My neighbors the Vierecks had cats. I called one of them Muffer Paws. She had big fluffy paws. Then there was Circe, who looked like a Siamese. Well, it may have been a sacred cat of Burma. She was random-born, a random-bred cat. Of course she was a beautiful cat, and she was sweet and nice, and popular with everybody who came to visit. Then there was Cecil, a big strapping tiger with white trim.

Some of them used to walk down to the shore with us, down the trail to the Reservation when we first moved there. Some of them would hide in the bushes, wait until the others came back, and jump out at them. Sometimes we met dogs. That didn't go well. The dogs chased the cats and I'd yell at the dogs and the dog people would yell at me. That's just regular stuff. The dogs couldn't find the cats in the bushes. They didn't even want to, I think. Cats are good at disappearing into the bushes. Better than dogs, probably.
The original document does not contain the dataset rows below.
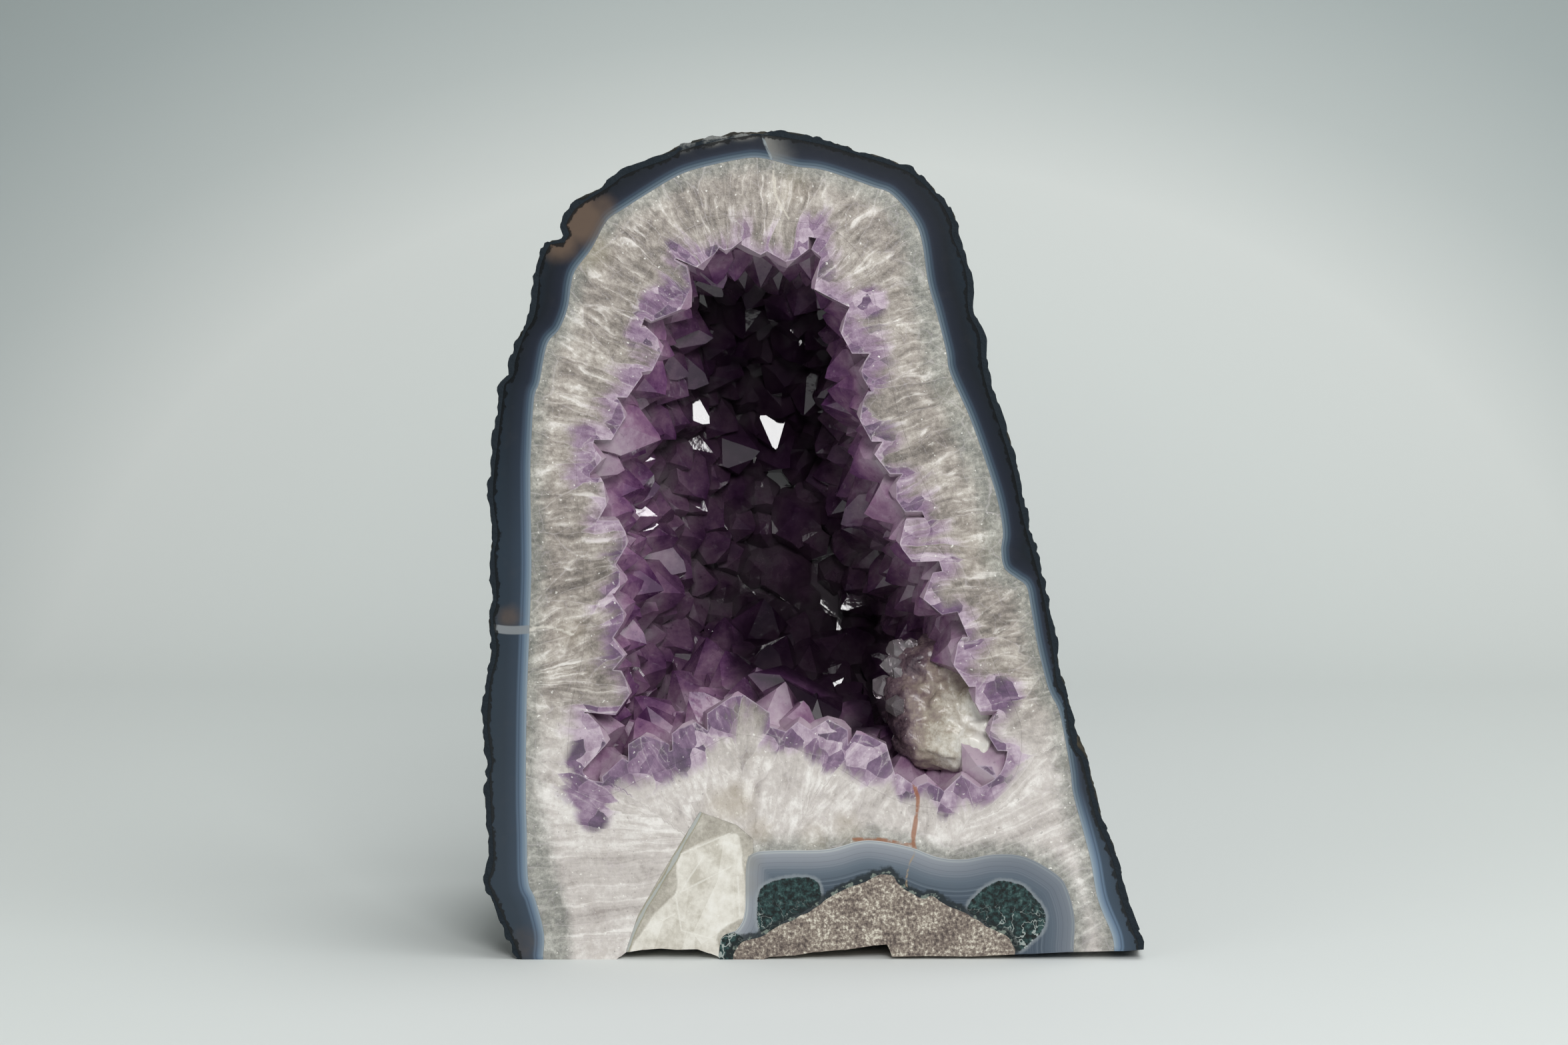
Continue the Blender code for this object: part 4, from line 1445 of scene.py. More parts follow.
def from_planes(planes: Iterable[tuple[Vector, float]], size: float) -> Shape:
    """The convex body inside a set of planes.

    Args:
        planes: Each plane's outward direction and its distance from the origin.
        size: The side of the block that is cut.

    Returns:
        The body's points and faces.
    """
    work = bmesh.new()
    bmesh.ops.create_cube(work, size=size)
    for direction, distance in planes:
        outward = direction.normalized()
        cut = bmesh.ops.bisect_plane(
            work, geom=[*work.verts, *work.edges, *work.faces], dist=1e-5,
            plane_co=outward * distance, plane_no=outward, clear_outer=True,
        )
        rim = [item for item in cut["geom_cut"] if isinstance(item, bmesh.types.BMEdge)]
        if len(rim) > 2:
            bmesh.ops.contextual_create(work, geom=rim)
    bmesh.ops.remove_doubles(work, verts=work.verts, dist=1e-4)
    bmesh.ops.recalc_face_normals(work, faces=work.faces)
    work.verts.index_update()
    found = Shape(
        [corner.co.copy() for corner in work.verts],
        [tuple(corner.index for corner in face.verts) for face in work.faces],
    )
    work.free()
    return found


# Angle between a quartz crystal's axis and the outward direction of a face of its point
POINT_ANGLE = math.radians(51.8)
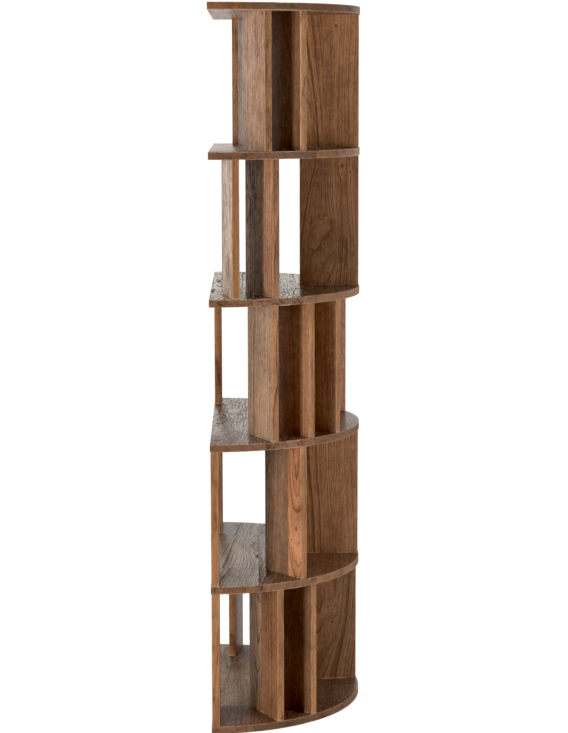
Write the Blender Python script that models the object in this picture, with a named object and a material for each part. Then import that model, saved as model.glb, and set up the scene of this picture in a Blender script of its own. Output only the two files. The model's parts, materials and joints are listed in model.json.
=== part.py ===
"""Half-round open bookcase of reclaimed wood.

Six half-disc shelves, each glued up from three planks, are held apart by upright
boards that stand on radial lines. The back plank of every shelf but the top one is
three lengths, butted end to end. Each upright has stub tenons that seat in stopped
mortises in the shelf below and the shelf above. The flat back goes against a wall.

Lengths are in metres. +Z is up, -Y is the round front and +Y the flat back, and the
origin is on the floor in the middle of the bookcase. Left and right are those of
someone who faces the front.
"""

import math
from collections import namedtuple

import bmesh
import bpy
from mathutils import Matrix

# Shelves
SHELF_RADIUS = 0.450
SHELF_THICKNESS = 0.022
BAY_HEIGHT = 0.395  # clear height between two shelves

# Each shelf, from the floor up. Seams are its glue lines along the back, as shares of the
# depth from the flat back, and butts the joints across its back plank, as shares of the
# radius from the middle. A back plank with butts has a wood for each length, from the
# left. The other two planks have one wood each.
Shelf = namedtuple("Shelf", "seams butts back middle front")
SHELVES = (
    Shelf(
        seams=(0.27, 0.64),
        butts=(-0.55, 0.53),
        back=("shelf_brown", "grey", "shelf_brown"),
        middle="honey",
        front="shelf_brown",
    ),
    Shelf(
        seams=(0.31, 0.63),
        butts=(-0.47, 0.54),
        back=("grey", "grey", "shelf_brown"),
        middle="shelf_brown",
        front="honey",
    ),
    Shelf(
        seams=(0.36, 0.68),
        butts=(-0.47, 0.47),
        back=("shelf_brown", "shelf_brown", "grey"),
        middle="honey",
        front="shelf_brown",
    ),
    Shelf(
        seams=(0.28, 0.60),
        butts=(-0.52, 0.44),
        back=("honey", "shelf_brown", "grey"),
        middle="shelf_brown",
        front="grey",
    ),
    Shelf(
        seams=(0.35, 0.69),
        butts=(-0.44, 0.50),
        back=("shelf_brown", "grey", "shelf_brown"),
        middle="shelf_brown",
        front="grey",
    ),
    Shelf(
        seams=(0.21, 0.59),
        butts=(),
        back=("red",),
        middle="shelf_brown",
        front="shelf_brown",
    ),
)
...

The cats do quite well but they usually have to have some kind of sponsor like me. I put a lot of work into those darn cats. I was the Cat Lady of Halibut Point. There must have been fifty to sixty over the years. Some were pet cats. Some were so-so. Some never got tamed. They were beautiful cats. They weren't scrawny or nasty-looking things. They had beautiful, beautiful coats. I fed them well.